Thirty years later, I find myself an advocate and to a lesser extent, a lobbyist. Lobbying and advocacy are roles that depending on the person and the situation, may or may not be overlapping. Personally I don't respond well to being labeled a lobbyist, particularly when State oversight leads to the tedious task of recording every moment spent or preparing to spend communicating with any State official or employee. The critical problem of influence peddling aside, our democracy is well served by lobbyists representing various voices to the polity. I'm comfortable with the image of a lobbyist with a client (or in my case an employer), the right contacts, good information, and a quick mouth and pen. I'm uncomfortable with the common implication that vision and passion are not required. For the lobbyist money may be an end, for the advocate it is more of a necessary means. The principle object of a lobbyist's attention is, by definition, public officials. In contrast or addition, advocates challenge their own people as much as they try to affect the government. Passion can be a liability for the lobbyist, particularly to those with an eclectic taste in clients, but it is unavoidable for the advocate.

The lobbyist helps to define the compromise; the advocate stretches the limits of the debate, developing credibility for new alternatives. As a member of the Board of the National Rural Health Association I have frequently had the opportunity to be an advocate in Washington for more equitable reimbursement to rural health care providers. Not being part of the inside the belt-way crowd, I have not been involved in the details and deal making of the lobbyist. However in Wisconsin, position and proximity have led me in some instances to be both an advocate and lobbyist for rural health, involved with both idea generation and compromise.

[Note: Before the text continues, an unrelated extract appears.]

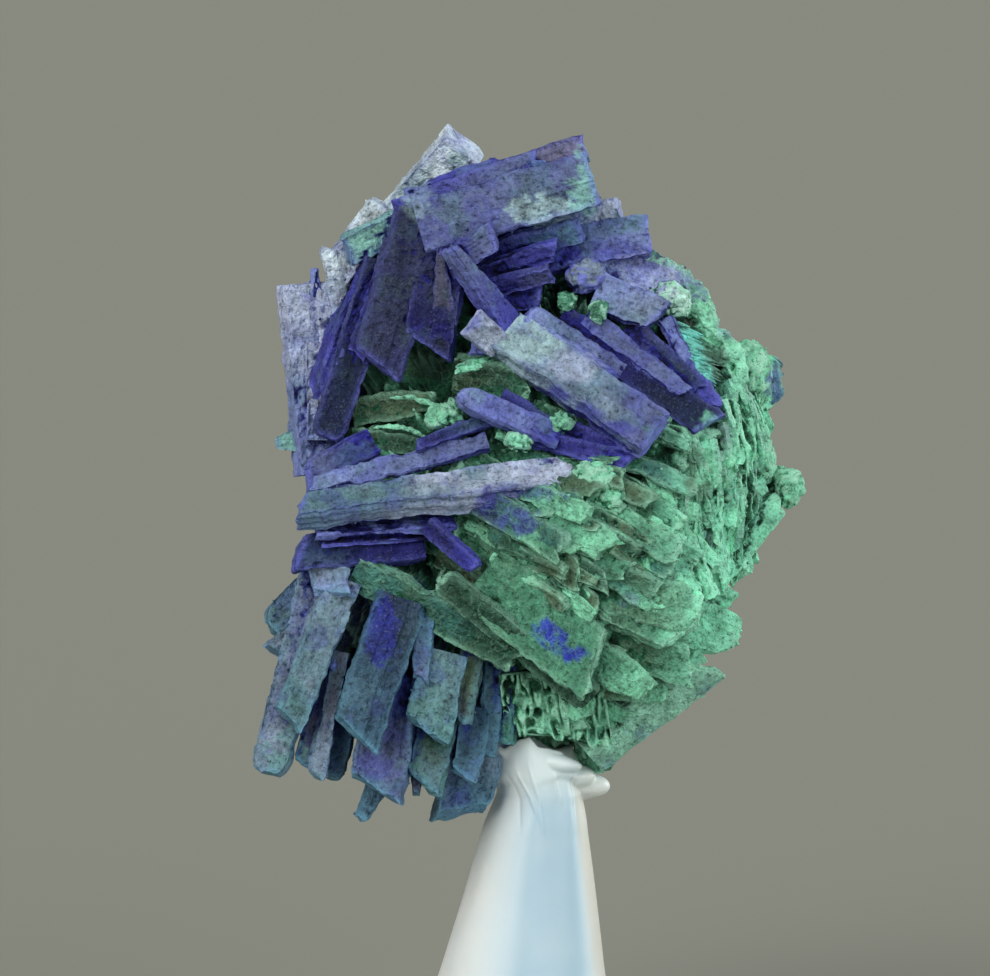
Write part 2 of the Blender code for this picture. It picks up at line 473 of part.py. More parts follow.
def main():
    for obj in list(bpy.data.objects):
        bpy.data.objects.remove(obj, do_unlink=True)

    specimen = new_collection("azurite_specimen")
    cutters = new_collection("cutters")
    grown = new_collection("grown_blades")

    crystal = finish_material("azurite", (0.13, 0.14, 0.42), 0.62)
    putty = finish_material("putty", (0.62, 0.72, 0.78), 0.38)

    # The crystals: every blade, leaf and knob is grown into the mass, as one solid.
    cluster = new_object("azurite_cluster", lump_bmesh(MASS_LOBES[0], 0.0), specimen, crystal)
    for index, lump in enumerate(MASS_LOBES[1:] + KNOBS):
        new_object(lump.name, lump_bmesh(lump, 1.3 * (index + 1)), grown)
    blades = TOP_BLADES + CENTRE_BLADES + LOWER_BLADES + MALACHITE_LEAVES
    for blade in list(blades) + rib_blades() + back_blades():
        new_object(blade.name, blade_bmesh(blade), grown)
    boolean(cluster, "UNION", collection=grown)

    # The putty: a cone with a pinched lip and a lump squeezed out at its right.
    stand = putty_body("putty_stand", specimen)
    lump = Lump("squeezed_lump", *PUTTY_LUMP, 2)
    squeezed = new_object(lump.name, lump_bmesh(lump, 0.4), cutters)
    boolean(stand, "UNION", other=squeezed)
    stand.data.materials.clear()
    stand.data.materials.append(putty)

    # The crystals sit in the putty with a small gap all round.
    socket = putty_body("putty_socket", cutters, PUTTY_GAP)
    wide = Lump("lump_socket", PUTTY_LUMP[0], tuple(r + PUTTY_GAP for r in PUTTY_LUMP[1]), 2)
    lump_socket = new_object(wide.name, lump_bmesh(wide, 0.4), cutters)
    boolean(socket, "UNION", other=lump_socket)
    boolean(cluster, "DIFFERENCE", other=socket)
    keep_outer_skin(cluster)
    cluster.data.materials.clear()
    cluster.data.materials.append(crystal)

    for obj in list(grown.objects):
        bpy.data.objects.remove(obj, do_unlink=True)
    bpy.data.collections.remove(grown)
    for obj in cutters.objects:
        obj.hide_render = True
        obj.display_type = "WIRE"


main()
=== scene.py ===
# %% [markdown]
# # A bladed azurite specimen on its putty cone
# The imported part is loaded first: two solids, the grown cluster and the cone that holds it.
# Everything after this dresses them.  The blades are made again as fine surfaces at the very
# places where the solid has them, so the dressed stone fills the same space as the solid one.

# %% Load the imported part
import math
import random
from collections import namedtuple

import bpy
import numpy as np
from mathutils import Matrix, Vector


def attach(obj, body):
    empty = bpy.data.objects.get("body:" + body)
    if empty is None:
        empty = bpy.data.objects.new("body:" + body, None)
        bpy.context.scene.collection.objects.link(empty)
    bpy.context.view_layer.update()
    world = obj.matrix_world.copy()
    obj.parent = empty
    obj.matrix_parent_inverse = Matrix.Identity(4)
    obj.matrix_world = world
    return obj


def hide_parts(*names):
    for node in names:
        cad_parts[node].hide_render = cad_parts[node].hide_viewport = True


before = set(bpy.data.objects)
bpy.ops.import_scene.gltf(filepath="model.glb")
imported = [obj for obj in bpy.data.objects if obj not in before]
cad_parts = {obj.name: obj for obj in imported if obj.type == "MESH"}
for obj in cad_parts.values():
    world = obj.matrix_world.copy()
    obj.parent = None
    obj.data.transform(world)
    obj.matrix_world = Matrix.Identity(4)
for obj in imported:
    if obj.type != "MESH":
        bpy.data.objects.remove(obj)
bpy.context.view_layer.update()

# %% [markdown]
# ## Where things are
# A rough natural stone has no centre line to measure from, so every crystal is placed the way
# it is seen: so many millimetres right and up in the picture, and so many near the eye.  One
# function turns such a point into a place in the room.  The eye is 400 mm away and looks
# down by 6 degrees, and a thing nearer to it is drawn in by its share of that distance.

# %% From the picture to the room
MM = 0.001
VIEW_DISTANCE = 400.0
LEAN = math.radians(6.0)
AIM_RIGHT = -1.25
AIM_UP = 32.6
SET_BACK = 3.0
SIDEWAYS = np.array((1.0, 0.0, 0.0))
TOWARDS_EYE = np.array((0.0, -math.cos(LEAN), math.sin(LEAN)))
PICTURE_UP = np.array((0.0, math.sin(LEAN), math.cos(LEAN)))


def from_front(point):
    """Room millimetres of a (right, up, near) point: shrink = (distance - near) / distance
    pulls it to the line of sight, then up and near are turned by the lean of the eye."""
    right, up, near = point
    near = near - SET_BACK
    shrink = (VIEW_DISTANCE - near) / VIEW_DISTANCE
    across = AIM_RIGHT + (right - AIM_RIGHT) * shrink
    rise = (up - AIM_UP) * shrink
    back = rise * math.sin(LEAN) - near * math.cos(LEAN)
    height = AIM_UP + rise * math.cos(LEAN) + near * math.sin(LEAN)
    return np.array((across, back, height))


def picture_place(points):
    """Right, up and near of room points: the inverse of from_front, on whole arrays."""
    away = points - np.array((AIM_RIGHT, 0.0, AIM_UP))
    near = away @ TOWARDS_EYE
    shrink = (VIEW_DISTANCE - near) / VIEW_DISTANCE
    return AIM_RIGHT + away[..., 0] / shrink, AIM_UP + (away @ PICTURE_UP) / shrink, near + SET_BACK


print("the stone's heart is at", from_front((0.0, 32.0, -2.0)).round(2), "mm")

# %% [markdown]
# ## Random but repeatable relief
# Stone is rough at every size.  Value noise gives that: each corner of a lattice gets a
# fixed random number, and a point between corners blends the eight around it.  Whole arrays of
# points go through at once, so a hundred thousand points take a blink.

# %% Noise on whole arrays
def lattice(cells, seed):
    """A number from 0 to 1 for each lattice corner: the far digits of a sine of its indices."""
    mixed = np.sin(cells @ np.array((127.1, 311.7, 74.7)) + seed * 53.3) * 43758.5453
    return mixed - np.floor(mixed)


def noise(points, size, seed=0.0):
    """Smooth values from -1 to 1: lattice numbers blended by 3t^2 - 2t^3 along each axis."""
    scaled = points / size
    cell = np.floor(scaled)
    part = scaled - cell
    part = part * part * (3.0 - 2.0 * part)
    total = np.zeros(points.shape[:-1])
    for corner in np.ndindex(2, 2, 2):
        corner = np.array(corner, dtype=float)
        weight = np.prod(np.where(corner > 0.5, part, 1.0 - part), axis=-1)
        total += weight * lattice(cell + corner, seed)
    return total * 2.0 - 1.0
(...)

A lobbyist selects his or her clients and issues; an advocate can choose not to act but probably has little choice in the visions that capture his or her passion. At work, a vision that has captured me for the last ten years is that of a coordinated but decentralized healthcare system in Wisconsin -- organizations and communities coming out of isolation, working together collaboratively rather than under a hierarchical private or public order. If my own experience is indicative, the advocate has or develops a nature that is willing to or may even enjoy challenging conventional wisdom and authority. For better or worse, the habits of advocacy tend not to be left at the office. Occasional problems related to two of our four kids with special needs have created a number of opportunities to bring my "work" home: a camp with horses totally off-limits to an active Girl Scout who happens to be blind, a museum without items to touch, a school tortuously slow to adopt this generation's Braille writer, talking computers and a teacher seeming to miss the point by saying "she can't force kids to like each other."

Are my visions rational choices or the result of a being dropped as a child on to a green linoleum floor one time too many? Within healthcare would I be less of an iconoclast on behalf of rural health if the current system did not put rural health at risk, if there was not a Goliath to slay? Did we choose to adopt children in order to challenge convention or was this option simply consistent with our vision of family? Is occasionally having fun as a gadfly consistent with encouraging system reform or pursuing a serious vision?

To all these questions I say yes, true. Being an advocate is being driven by mind and heart, past and present. While I was frequently reminded about getting too big for my britches did Darwin's nemesis know she was raising an advocate? My guess is that she did.